Lease renewal and heartbeats

Long work items should use renewal (extend lease TTL) on a timer shorter than the TTL. If renewal fails (network partition, process crash), the lease expires and another worker can take over — ensure work is idempotent or resumable.

stateDiagram-v2 [*] --> Holding Holding --> Renewing: heartbeat OK Renewing --> Holding Holding --> Lost: renew fails / TTL expires Lost --> [*]

Interview Decision Framework

Use this flowchart to structure answers: clarify consistency requirements, failure modes, and whether you need fencing.

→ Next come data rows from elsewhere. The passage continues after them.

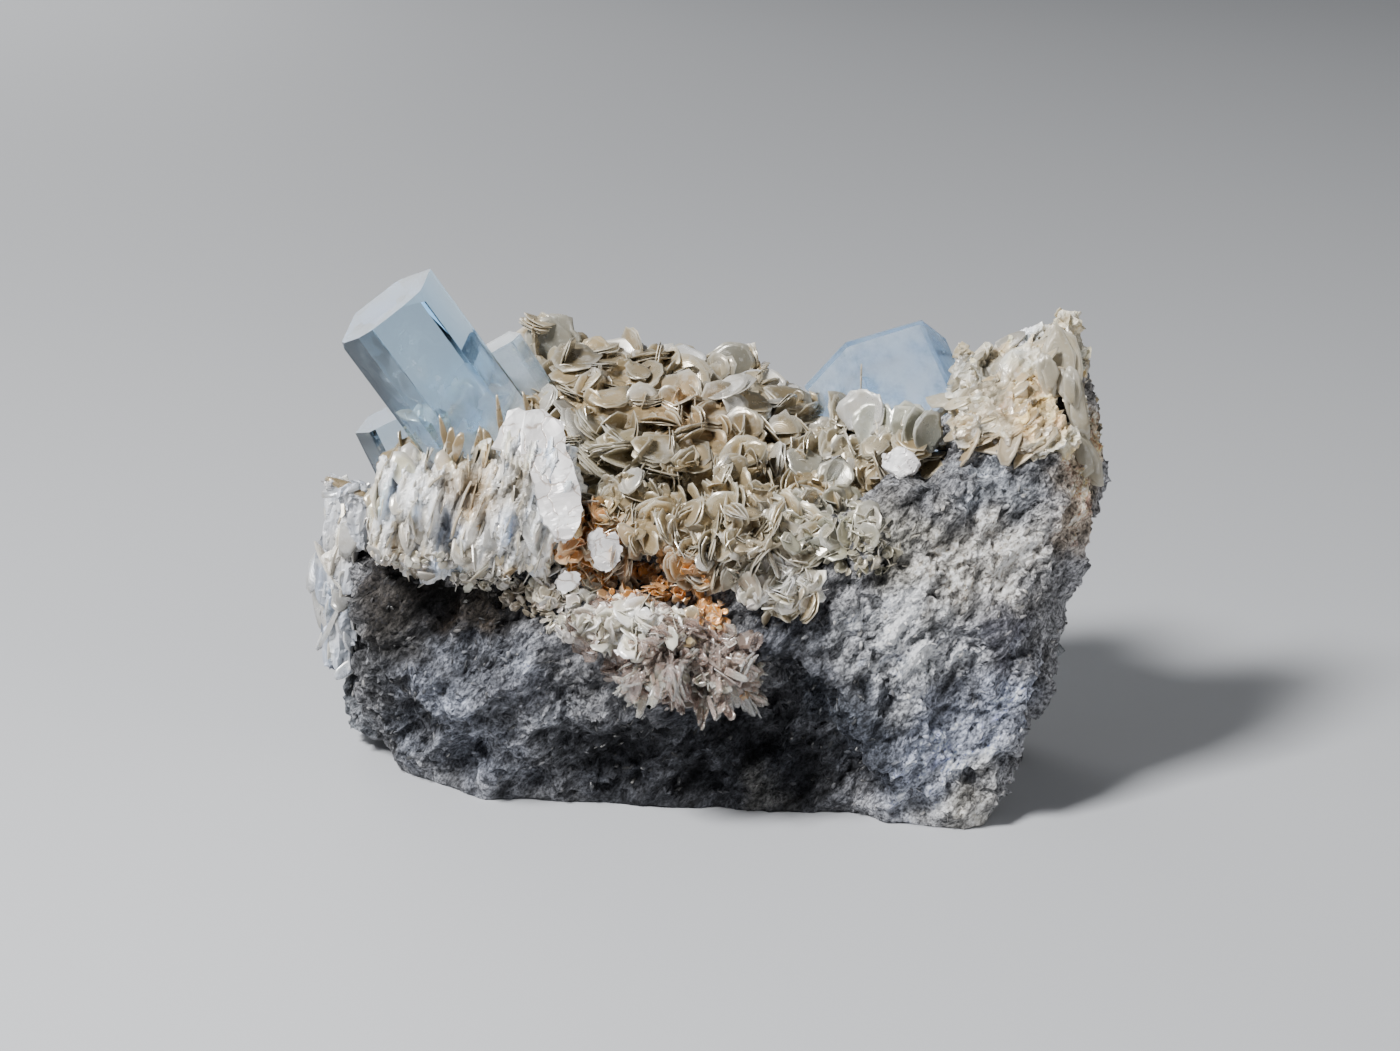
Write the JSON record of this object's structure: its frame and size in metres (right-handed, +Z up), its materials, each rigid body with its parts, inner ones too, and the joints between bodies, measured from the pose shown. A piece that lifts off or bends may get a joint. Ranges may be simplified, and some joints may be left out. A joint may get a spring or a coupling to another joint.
{
  "type": "aquamarine crystal specimen on matrix",
  "caption": "Natural mineral specimen: six-sided pale blue aquamarine prisms set in mica rosettes on a saddle-shaped grey feldspar rock, resting on a flat underside.",
  "frame": {"origin": "on the flat underside that the rock rests on, midway between its left and right ends", "axes": "+Z up, front of the specimen towards -Y, +X to the right along its longest side"},
  "size_m": [0.1215, 0.0665, 0.0788],
  "materials": {
    "rock": "rough broken grey feldspar rock, salt-and-pepper grained",
    "beryl": "clear to milky pale blue beryl, vitreous",
    "quartz": "clear to milky quartz, vitreous",
    "mica": "tan to greenish grey muscovite plates, pearly",
    "silver_mica": "silvery white muscovite books, pearly",
    "albite": "pinkish tan albite blades, vitreous"
  },
  "bodies": {
    "root": {"rock_matrix": "rock", "main_aquamarine": "beryl", "second_aquamarine": "beryl", "small_left_aquamarine": "beryl", "big_right_aquamarine": "beryl", "valley_quartz": "quartz", "rear_quartz": "quartz", "mica_rosette_crust": "mica", "ridge_mica": "mica", "left_mica_books": "silver_mica", "white_flake": "silver_mica", "left_edge_blades": "silver_mica", "albite_blades": "albite"}
  },
  "joints": []
}
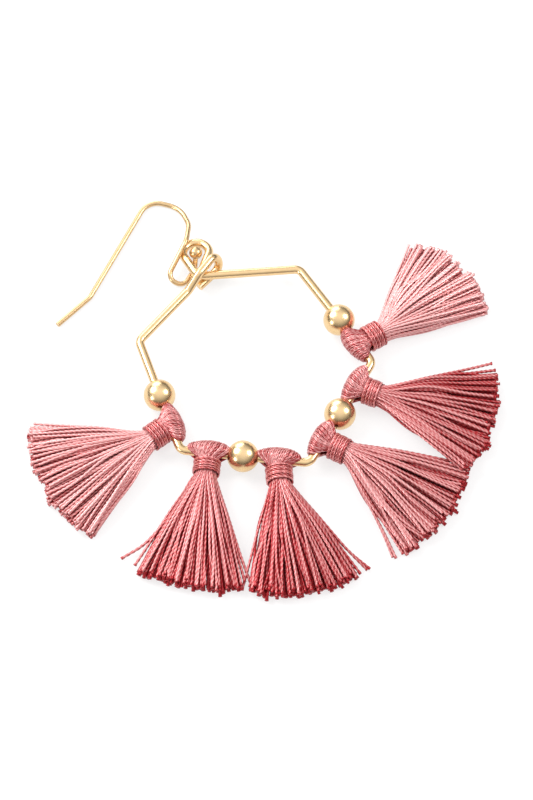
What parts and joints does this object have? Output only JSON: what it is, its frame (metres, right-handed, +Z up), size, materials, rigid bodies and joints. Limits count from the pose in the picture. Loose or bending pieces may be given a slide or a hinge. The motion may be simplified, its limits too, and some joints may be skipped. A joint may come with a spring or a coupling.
{
  "type": "tassel earring",
  "caption": "Drop earring lying flat: an open hexagonal gold-coloured wire hoop with round beads and fanned rose thread tassels, hung on a fishhook ear wire.",
  "frame": {"origin": "middle of the underside of the whole earring's box, as it lies on a table", "axes": "+Z up out of the table; +Y along the hoop's axis of symmetry towards the ear wire; +X to the right seen from above"},
  "size_m": [0.0764, 0.0739, 0.005],
  "materials": {
    "hoop_metal": "polished",
    "ear_wire_metal": "polished",
    "bead_metal": "polished",
    "tassel_thread": "silky thread",
    "binding_thread": "silky thread"
  },
  "bodies": {
    "root": {"frame_wire": "hoop_metal", "ear_hook": "ear_wire_metal", "bead_1": "bead_metal", "bead_2": "bead_metal", "bead_3": "bead_metal", "bead_4": "bead_metal", "tassel_1": "tassel_thread", "tassel_2": "tassel_thread", "tassel_3": "tassel_thread", "tassel_4": "tassel_thread", "tassel_5": "tassel_thread", "tassel_6": "tassel_thread", "binding_1": "binding_thread", "binding_2": "binding_thread", "binding_3": "binding_thread", "binding_4": "binding_thread", "binding_5": "binding_thread", "binding_6": "binding_thread"}
  },
  "joints": []
}
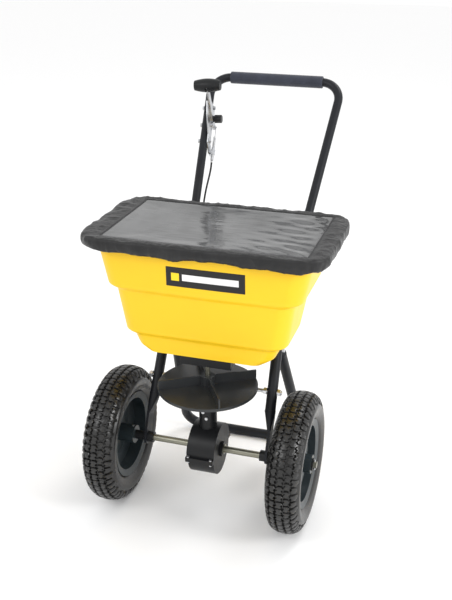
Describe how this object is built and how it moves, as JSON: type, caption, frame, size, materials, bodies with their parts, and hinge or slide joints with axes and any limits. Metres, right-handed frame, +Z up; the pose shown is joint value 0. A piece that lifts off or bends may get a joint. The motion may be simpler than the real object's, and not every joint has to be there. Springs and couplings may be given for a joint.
{
  "type": "walk-behind broadcast spreader",
  "caption": "Walk-behind broadcast spreader: covered tapered hopper over a wheel-driven spinner disc, two pneumatic wheels, tube frame with stand, push handle and shutter lever.",
  "frame": {"origin": "on the ground, under the middle of the whole machine's outline", "axes": "+Z up, front of the hopper towards -Y, push handle towards +Y, wheel axle along X"},
  "size_m": [0.562, 0.7826, 0.9405],
  "materials": {
    "yellow_plastic": "moulded, satin gloss",
    "black_frame": "black powder coat",
    "black_plastic": "moulded, matt",
    "grey_plastic": "moulded, slightly shiny",
    "dull_steel": "dull plated steel",
    "zinc": "bright zinc",
    "tyre_rubber": "treaded rubber",
    "tube_rubber": "butyl rubber",
    "foam": "soft foam",
    "cover_fabric": "coated woven polyester",
    "window_vinyl": "clear grey vinyl film",
    "label_film": "printed plastic label"
  },
  "bodies": {
    "frame": {"hopper": "yellow_plastic", "outlet_base": "black_plastic", "base_bolts": "zinc", "shutter_guides": "black_plastic", "cable_anchor": "black_frame", "gearbox_upper": "black_plastic", "gearbox_lower": "black_plastic", "gearbox_screws": "zinc", "gearbox_bushes": "dull_steel", "shaft_bushes": "dull_steel", "axle_bearings": "black_plastic", "frame_leg_left": "black_frame", "frame_leg_right": "black_frame", "tie_rod": "zinc", "tie_nuts": "zinc", "hopper_bracket": "black_frame", "bracket_bolts": "zinc", "stand": "black_frame", "stand_bolts": "zinc", "handle": "black_frame", "handle_bolts": "zinc", "foam_grip": "foam", "gauge_plate": "zinc", "plate_bolts": "zinc", "cable_adjuster": "zinc", "cable_spring": "zinc", "cable_sheath": "black_plastic", "front_label": "label_film"},
    "axle_set": {"axle": "dull_steel", "crown_gear": "dull_steel", "crown_pin": "zinc", "drive_pin": "zinc", "cotter_pins": "zinc", "axle_washers": "black_plastic", "tyre_left": "tyre_rubber", "rim_left": "black_plastic", "inner_tube_left": "tube_rubber", "valve_left": "zinc"},
    "free_wheel": {"tyre_right": "tyre_rubber", "rim_right": "black_plastic", "inner_tube_right": "tube_rubber", "valve_right": "zinc"},
    "spinner": {"impeller": "grey_plastic", "impeller_shaft": "dull_steel", "shaft_pins": "zinc", "pinion_gear": "dull_steel", "agitator": "black_plastic"},
    "shutter": {"shutter_plate": "zinc"},
    "control_lever": {"lever": "zinc", "lever_grip": "black_plastic"},
    "knob": {"lock_knob": "black_plastic"},
    "cable_wire": {"inner_wire": "zinc"},
    "cover": {"rain_cover": "cover_fabric", "cover_window": "window_vinyl"}
  },
  "joints": [
    {"name": "axle_spin", "type": "hinge", "parent": "frame", "child": "axle_set", "pos_m": [0, -0.22625, 0.165], "axis": [1, 0, 0], "continuous": true},
    {"name": "free_wheel_spin", "type": "hinge", "parent": "axle_set", "child": "free_wheel", "pos_m": [0.2185, -0.22625, 0.165], "axis": [1, 0, 0], "continuous": true},
    {"name": "spinner_spin", "type": "hinge", "parent": "frame", "child": "spinner", "pos_m": [0.005, -0.22625, 0.33], "axis": [0, 0, 1], "continuous": true},
    {"name": "lever_turn", "type": "hinge", "parent": "frame", "child": "control_lever", "pos_m": [-0.14659, 0.29634, 0.82878], "axis": [0.9972, 0.048, 0.0581], "range_deg": [0, 55]},
    {"name": "shutter_slide", "type": "slide", "parent": "frame", "child": "shutter", "axis": [0, 1, 0], "range_m": [0, 0.0235]},
    {"name": "wire_slide", "type": "slide", "parent": "frame", "child": "cable_wire", "axis": [-0.0753, 0.635, 0.7688], "range_m": [0, 0.0233]},
    {"name": "knob_turn", "type": "hinge", "parent": "frame", "child": "knob", "pos_m": [-0.14659, 0.29634, 0.82878], "axis": [0.9972, 0.048, 0.0581], "range_deg": [-90, 90]},
    {"name": "cover_lift", "type": "slide", "parent": "frame", "child": "cover", "axis": [0, 0, 1], "range_m": [0, 0.2]}
  ],
  "couplings": [
    {"joint": "spinner_spin", "follows": "axle_spin", "ratio": -3},
    {"joint": "shutter_slide", "follows": "lever_turn", "m_per_rad": 0.02448},
    {"joint": "wire_slide", "follows": "lever_turn", "m_per_rad": 0.024272}
  ]
}
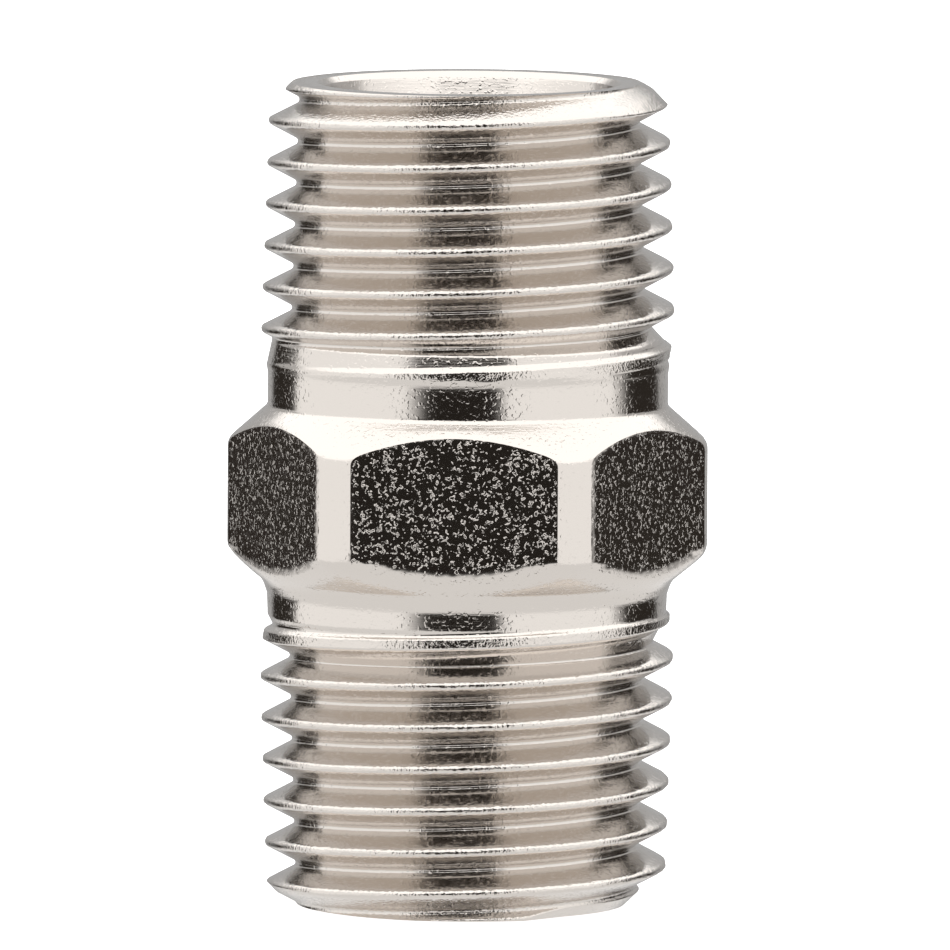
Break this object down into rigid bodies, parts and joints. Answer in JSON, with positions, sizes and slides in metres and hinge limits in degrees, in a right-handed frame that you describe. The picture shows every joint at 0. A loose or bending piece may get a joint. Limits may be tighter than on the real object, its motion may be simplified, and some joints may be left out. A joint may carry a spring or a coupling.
{
  "type": "hex nipple",
  "caption": "Hexagon nipple with a taper pipe thread on each end, a hexagon spanner collar between them and a bore right through.",
  "frame": {"origin": "centre of the lower end face", "axes": "+Z along the bore, from the lower thread to the upper one; one flat of the hexagon faces -Y"},
  "size_m": [0.0154, 0.0138, 0.0264],
  "materials": {
    "nickel_plate": "nickel-plated brass: smooth turned threads and necks, rough stock skin on the six flats"
  },
  "bodies": {
    "root": {"nipple_body": "nickel_plate"}
  },
  "joints": []
}
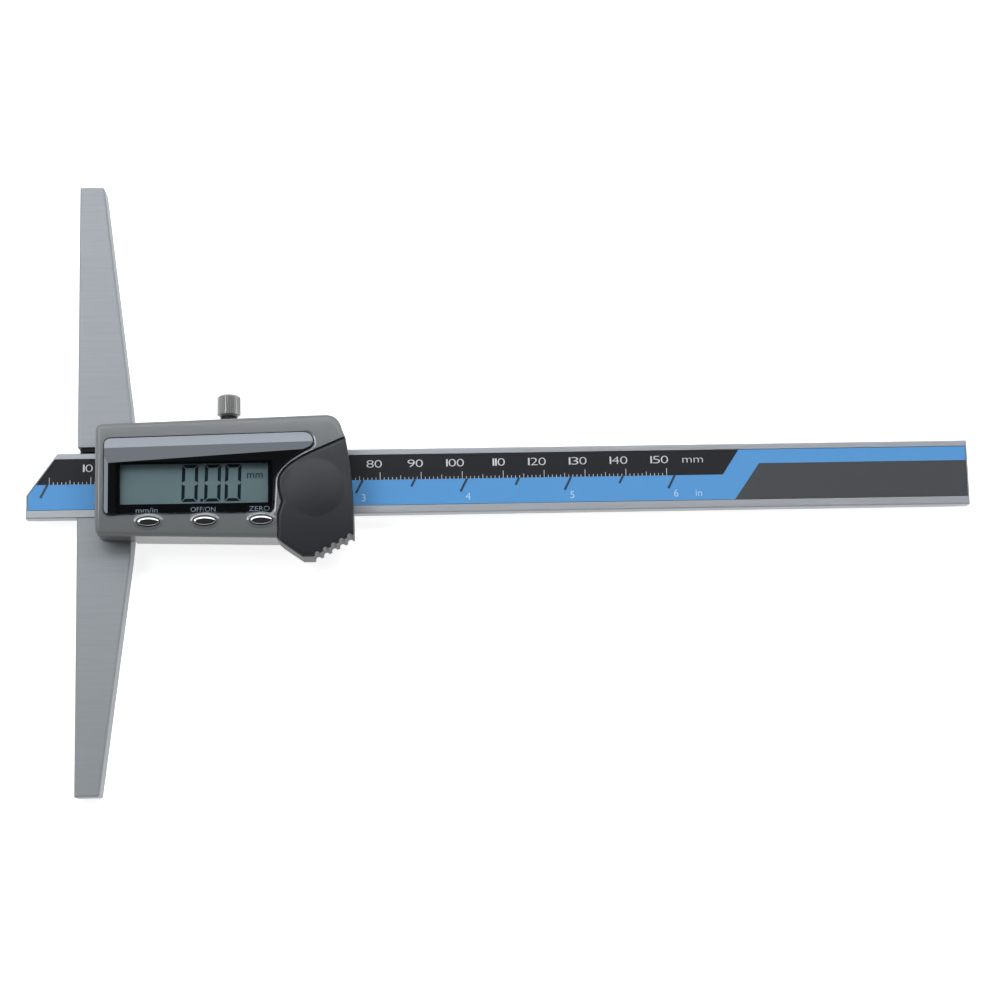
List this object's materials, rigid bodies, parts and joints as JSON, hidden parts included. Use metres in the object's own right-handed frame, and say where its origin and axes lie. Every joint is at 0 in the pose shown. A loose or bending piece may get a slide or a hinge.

flowchart TD START([Need mutual exclusion<br/>across services?]) --> SAME{Same database<br/>transaction possible?} SAME -->|yes| DB[Use row locks<br/>SELECT FOR UPDATE<br/>or serializable txn] SAME -->|no| CP{Need linearizable<br/>coordination store?} CP -->|"yes, K8s / infra"| ETCD[etcd lease + txn<br/>or ZK recipe] CP -->|"no, cache tier OK"| REDIS[Redis SET NX + unique token<br/>short TTL + renew] REDIS --> FENCE{Stale writes<br/>to storage possible?} FENCE -->|yes| FT[Add fencing tokens<br/>at resource layer] FENCE -->|no| DONE[Document failure cases] ETCD --> FT DB --> DONE FT --> DONE

Talking points in an interview:

  1. Start with the resource — What exactly must be serialized?
  2. Single DC vs multi-region — Locks do not magically span regions; often you partition or use CRDTs/event logs instead.
  3. Always mention TTL false expiration and fencing for Redis-style locks.
  4. Contrast ZooKeeper/etcd session semantics with Redis key expiry.

Further Reading

  • Martin Kleppmann — "How to do distributed locking" — Kleppmann's 2016 critique of Redis Redlock demonstrated that Redis-based distributed locks are fundamentally unsafe under process pauses (GC, page faults) and clock skew. He showed that a lock holder can be paused after acquiring the lock, the lock expires, another client acquires it, and both proceed — violating mutual exclusion. His conclusion: use fencing tokens or a consensus-based system (ZooKeeper) for correctness-critical locks. This debate is essential reading for Staff-level distributed systems understanding.
  • Redis documentation — Distributed locks with Redis — Antirez (Redis creator) designed Redlock as a distributed lock algorithm using N independent Redis instances with majority quorum. The documentation explains the algorithm (SET with NX, PX, and unique values across N nodes) and the trade-off: Redlock provides best-effort locking with high performance, suitable for efficiency (preventing duplicate work) but not safety (preventing data corruption). Read alongside Kleppmann's critique above.
  • Apache ZooKeeper — Recipes and Solutions — ZooKeeper provides the strongest distributed locking guarantees through ephemeral sequential nodes and watches. When a client disconnects, its ephemeral node is automatically deleted, releasing the lock — solving the "client died while holding lock" problem. The recipes document explains how to implement locks, barriers, leader election, and group membership using ZooKeeper's ordered, linearizable znodes.
  • etcd — etcd client v3 concurrency — etcd (the coordination store behind Kubernetes) provides distributed locking via lease-based TTLs and Raft consensus. Its concurrency package offers ready-to-use Lock and Election primitives with lease keep-alive. Unlike Redis, etcd guarantees linearizable reads and writes, making its locks safe for correctness-critical operations where the locking state must survive node failures.
  • PostgreSQL manual — Explicit Locking — Advisory locks in PostgreSQL provide application-level locking without modifying data. They're often overlooked but solve a common problem: coordinating access to external resources (files, APIs) across multiple application instances sharing the same database. Session-level vs. transaction-level advisory locks have different release semantics — choosing wrong causes lock leaks.
  • Herlihy and Wing — Linearizability: A Correctness Condition for Concurrent Objects — This 1990 paper defined linearizability: every operation appears to take effect atomically at some point between its invocation and response. This is the formal correctness condition that distributed locks must satisfy — if a lock implementation is not linearizable, two clients can believe they hold the lock simultaneously. Understanding linearizability vs. serializability vs. sequential consistency is essential for evaluating whether a locking implementation is actually correct.

Summary

Topic One-liner
Redis SET NX PX Atomic key with TTL + unique value; Lua unlock
Redlock Multi-master quorum; understand clock/pause criticisms
ZooKeeper Ephemeral sequential + watch predecessor
Fencing Monotonic token at storage to reject stale writers
Database FOR UPDATE, advisory locks, optimistic versioning
etcd Lease + keep-alive + transactional CAS

Distributed locking is a coordination tool. Pair it with clear ownership, leases, idempotency, and when stakes are high, fencing so that delayed or confused clients cannot corrupt shared state after they have lost the right to lead.